__Required work__. All of the material below is to be returned exactly.
[Start Given information]
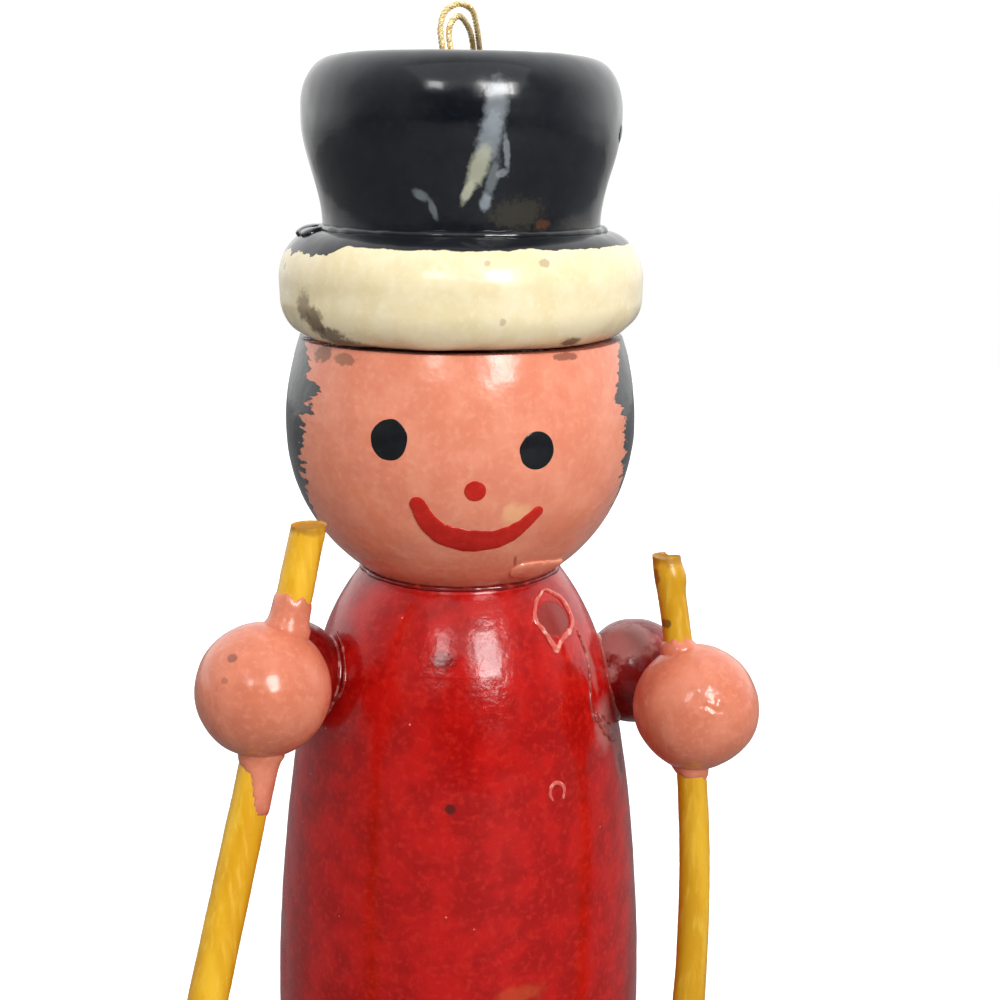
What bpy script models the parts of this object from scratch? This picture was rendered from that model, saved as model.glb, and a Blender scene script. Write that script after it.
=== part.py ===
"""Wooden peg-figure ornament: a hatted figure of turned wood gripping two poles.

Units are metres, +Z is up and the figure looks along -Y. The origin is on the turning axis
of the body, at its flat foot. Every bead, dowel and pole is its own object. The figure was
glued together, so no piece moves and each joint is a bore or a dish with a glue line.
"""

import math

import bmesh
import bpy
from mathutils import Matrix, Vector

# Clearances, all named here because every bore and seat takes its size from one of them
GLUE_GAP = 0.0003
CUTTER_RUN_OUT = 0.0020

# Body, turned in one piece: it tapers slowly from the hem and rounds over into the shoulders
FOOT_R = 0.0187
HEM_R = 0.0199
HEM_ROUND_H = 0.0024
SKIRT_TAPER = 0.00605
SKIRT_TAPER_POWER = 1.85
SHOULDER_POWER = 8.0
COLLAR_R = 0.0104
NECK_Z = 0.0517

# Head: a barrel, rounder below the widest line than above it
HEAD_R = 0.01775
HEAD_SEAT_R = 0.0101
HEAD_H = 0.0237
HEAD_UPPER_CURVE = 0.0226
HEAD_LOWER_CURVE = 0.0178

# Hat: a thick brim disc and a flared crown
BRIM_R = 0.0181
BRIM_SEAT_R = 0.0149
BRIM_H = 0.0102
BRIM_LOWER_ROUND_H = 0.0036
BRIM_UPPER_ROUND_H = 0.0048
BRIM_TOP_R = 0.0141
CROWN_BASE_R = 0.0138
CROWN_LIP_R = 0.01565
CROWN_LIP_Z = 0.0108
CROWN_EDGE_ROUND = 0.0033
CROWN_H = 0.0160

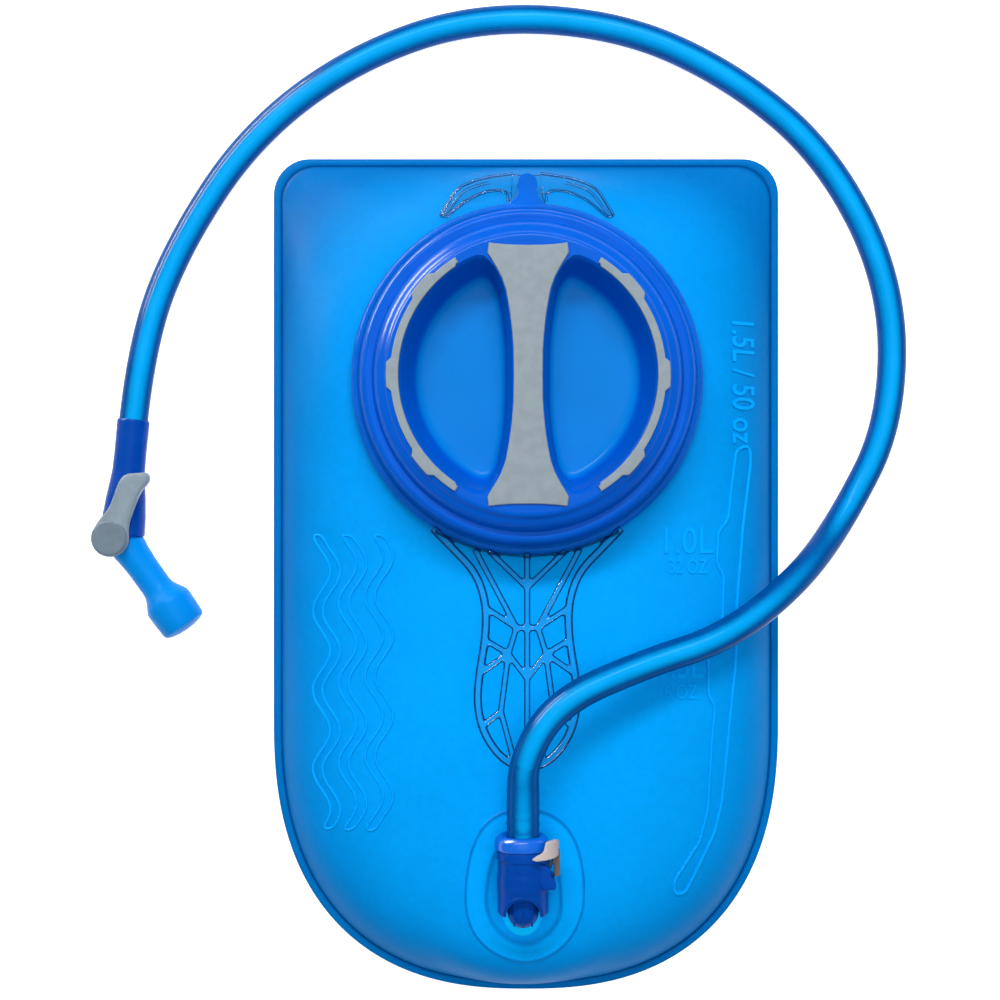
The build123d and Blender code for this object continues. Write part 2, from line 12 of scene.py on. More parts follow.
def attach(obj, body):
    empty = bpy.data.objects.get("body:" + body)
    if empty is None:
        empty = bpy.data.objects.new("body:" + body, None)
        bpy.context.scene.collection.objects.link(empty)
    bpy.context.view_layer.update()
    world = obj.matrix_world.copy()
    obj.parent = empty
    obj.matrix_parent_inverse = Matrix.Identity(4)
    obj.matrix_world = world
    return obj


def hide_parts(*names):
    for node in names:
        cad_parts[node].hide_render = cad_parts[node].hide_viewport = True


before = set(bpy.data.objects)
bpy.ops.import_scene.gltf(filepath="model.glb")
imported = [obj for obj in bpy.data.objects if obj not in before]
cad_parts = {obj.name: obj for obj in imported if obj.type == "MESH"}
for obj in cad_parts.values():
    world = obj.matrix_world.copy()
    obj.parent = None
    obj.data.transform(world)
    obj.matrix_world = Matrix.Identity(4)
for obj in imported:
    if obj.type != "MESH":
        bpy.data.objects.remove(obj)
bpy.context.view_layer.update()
[End Given information]
__Complete answer__.
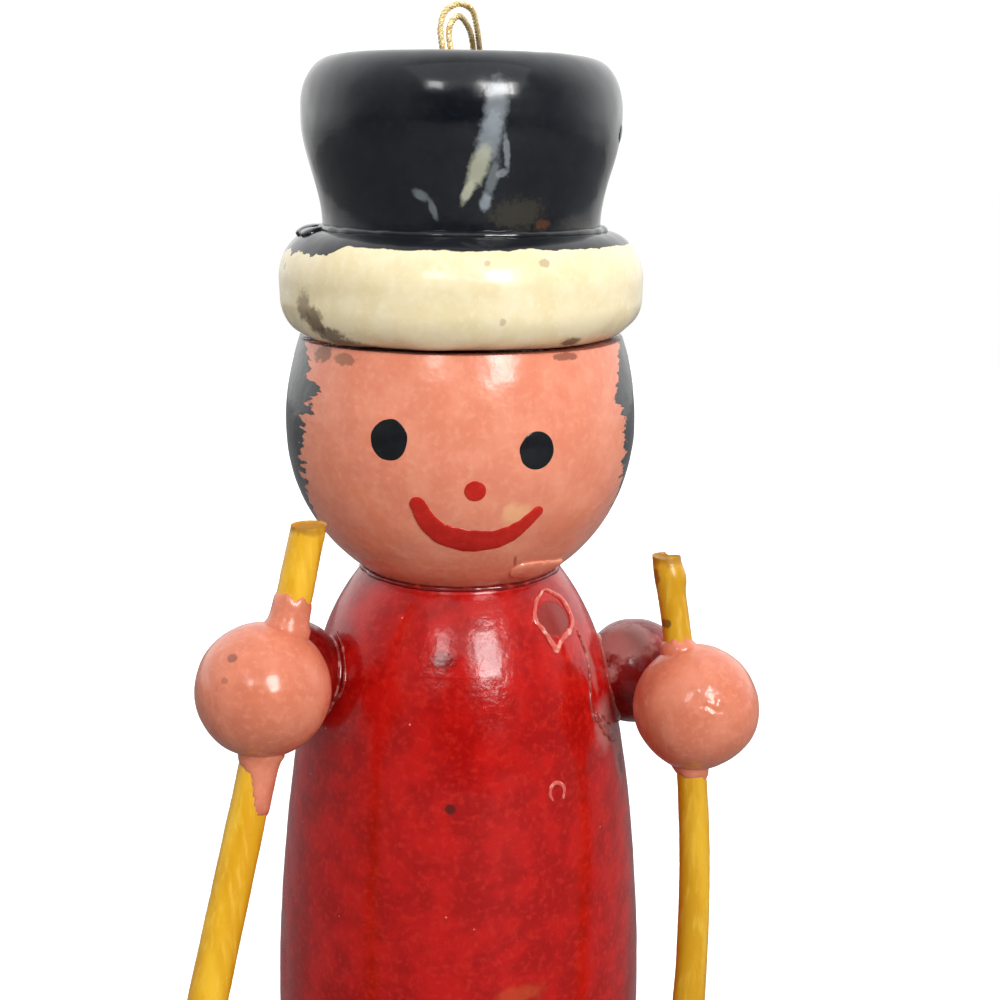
What bpy script models the parts of this object from scratch? This picture was rendered from that model, saved as model.glb, and a Blender scene script. Write that script after it.
=== part.py ===
"""Wooden peg-figure ornament: a hatted figure of turned wood gripping two poles.

Units are metres, +Z is up and the figure looks along -Y. The origin is on the turning axis
of the body, at its flat foot. Every bead, dowel and pole is its own object. The figure was
glued together, so no piece moves and each joint is a bore or a dish with a glue line.
"""

import math

import bmesh
import bpy
from mathutils import Matrix, Vector

# Clearances, all named here because every bore and seat takes its size from one of them
GLUE_GAP = 0.0003
CUTTER_RUN_OUT = 0.0020

# Body, turned in one piece: it tapers slowly from the hem and rounds over into the shoulders
FOOT_R = 0.0187
HEM_R = 0.0199
HEM_ROUND_H = 0.0024
SKIRT_TAPER = 0.00605
SKIRT_TAPER_POWER = 1.85
SHOULDER_POWER = 8.0
COLLAR_R = 0.0104
NECK_Z = 0.0517

# Head: a barrel, rounder below the widest line than above it
HEAD_R = 0.01775
HEAD_SEAT_R = 0.0101
HEAD_H = 0.0237
HEAD_UPPER_CURVE = 0.0226
HEAD_LOWER_CURVE = 0.0178

# Hat: a thick brim disc and a flared crown
BRIM_R = 0.0181
BRIM_SEAT_R = 0.0149
BRIM_H = 0.0102
BRIM_LOWER_ROUND_H = 0.0036
BRIM_UPPER_ROUND_H = 0.0048
BRIM_TOP_R = 0.0141
CROWN_BASE_R = 0.0138
CROWN_LIP_R = 0.01565
CROWN_LIP_Z = 0.0108
CROWN_EDGE_ROUND = 0.0033
CROWN_H = 0.0160

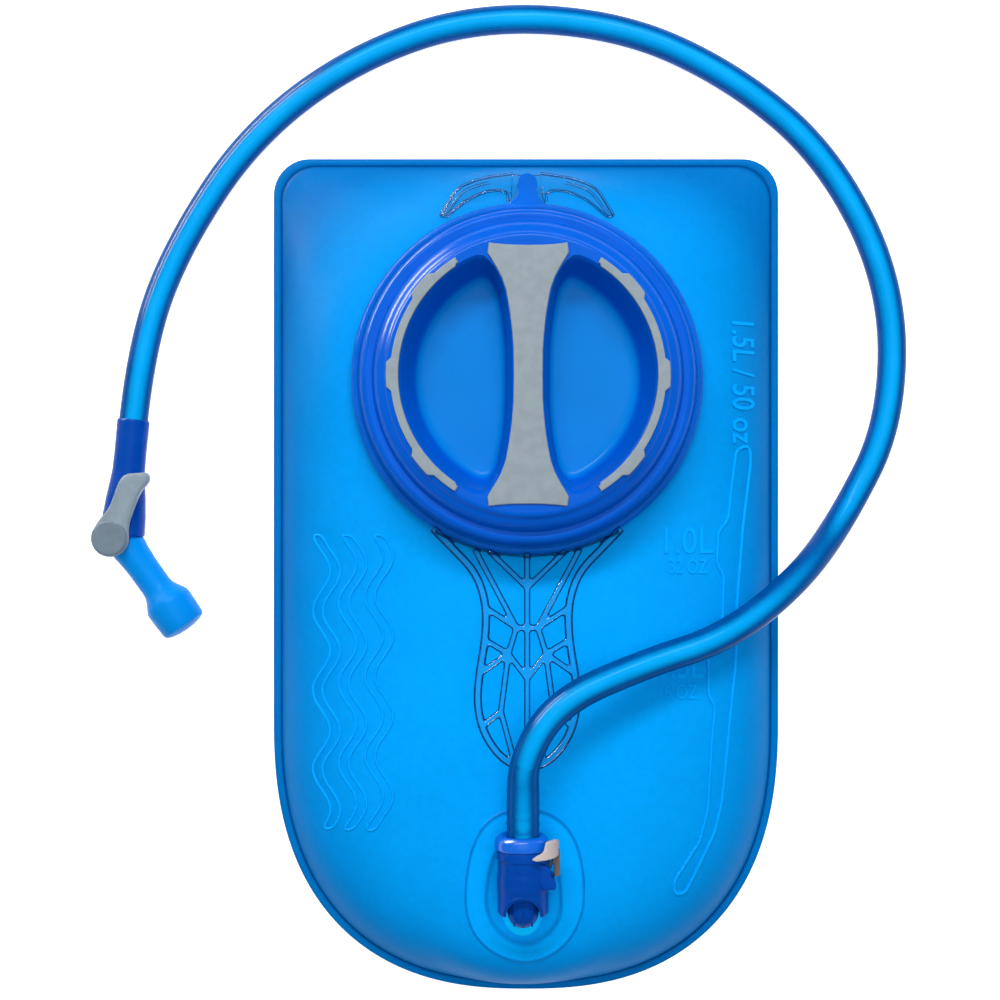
The build123d and Blender code for this object continues. Write part 2, from line 12 of scene.py on. More parts follow.
def attach(obj, body):
    empty = bpy.data.objects.get("body:" + body)
    if empty is None:
        empty = bpy.data.objects.new("body:" + body, None)
        bpy.context.scene.collection.objects.link(empty)
    bpy.context.view_layer.update()
    world = obj.matrix_world.copy()
    obj.parent = empty
    obj.matrix_parent_inverse = Matrix.Identity(4)
    obj.matrix_world = world
    return obj


def hide_parts(*names):
    for node in names:
        cad_parts[node].hide_render = cad_parts[node].hide_viewport = True


before = set(bpy.data.objects)
bpy.ops.import_scene.gltf(filepath="model.glb")
imported = [obj for obj in bpy.data.objects if obj not in before]
cad_parts = {obj.name: obj for obj in imported if obj.type == "MESH"}
for obj in cad_parts.values():
    world = obj.matrix_world.copy()
    obj.parent = None
    obj.data.transform(world)
    obj.matrix_world = Matrix.Identity(4)
for obj in imported:
    if obj.type != "MESH":
        bpy.data.objects.remove(obj)
bpy.context.view_layer.update()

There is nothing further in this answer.